Comme dans toute série B également, il y a le traitre qui se met à table dès que les flics insistent un peu. En l’occurrence, un ami d’internat de Karim Wade qu’il avait fait venir au Sénégal pour lui servir de prête nom:
« A l’examen des pièces comptables à la base de la création de ces sociétés, les enquêteurs ont découvert que toutes les sommes avaient été versées en liquide par le chauffeur de Karim Wade, Victor Tendeng. Il apparaît aussi, que toutes ces sociétés avaient le même propriétaire en la personne de Patrick Joseph Ady Williams ». Ce dernier, souligne le confrère, « a été directeur général de Sénégal Handling Services, jusqu’à une période récente ». Au sujet de Patrick Joseph Ady Williams, il est le camarade d’internat de Karim Wade au collège Saint-Martin à Pontoise en France entre 1984 et 1988.

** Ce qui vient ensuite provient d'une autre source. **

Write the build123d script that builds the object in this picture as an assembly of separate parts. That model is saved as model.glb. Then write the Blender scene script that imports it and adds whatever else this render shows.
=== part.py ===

Williams affirme que « c’est Karim Wade qui l’a fait venir au Sénégal pour lui demander de porter certaines affaires qu’il comptait mettre en place », révèle le Quotidien.
« Je suis fils de chef d’Etat et j’occupe certaines fonctions officielles, cela fera désordre que mon nom apparaisse dans certaines transactions commerciales surtout que je compte mener des activités politiques », aurait déclaré Wade fils à Williams aux enquêteurs.
« Après que Karim Wade avait fait venir la notaire à son bureau pour nous présenter l’un à l’autre, je passais au cabinet de la notaire pour signer les documents chaque fois que Me Patricia Lake Diop me le demandait de la faire », s’est défendu Williams qui, confronté à Karim Wade, a maintenu ne rien savoir de ces sociétés créées en son nom.
Maintenant, Karim Wade a un mois pour expliquer au procureur l’origine de ce qui a été retracé vers lui. Sans explication satisfaisante, le dossier sera transmis à un juge pour poursuites. Quant à moi, je suis persuadé que ce qu’on a retracé vers lui n’est que la pointe de l’iceberg. J’espère que même après qu’il sera allé en prison, les enquêtes continueront et qu’on récupérera tout le fric qu’il nous a volé.
Après, on s’occupera de son père dont on a assez d’élément pour le juger pour haute trahison puisqu’il a lui-même avoué, pendant la dernière campagne électorale, qu’il avait financé les rebelles casamançais.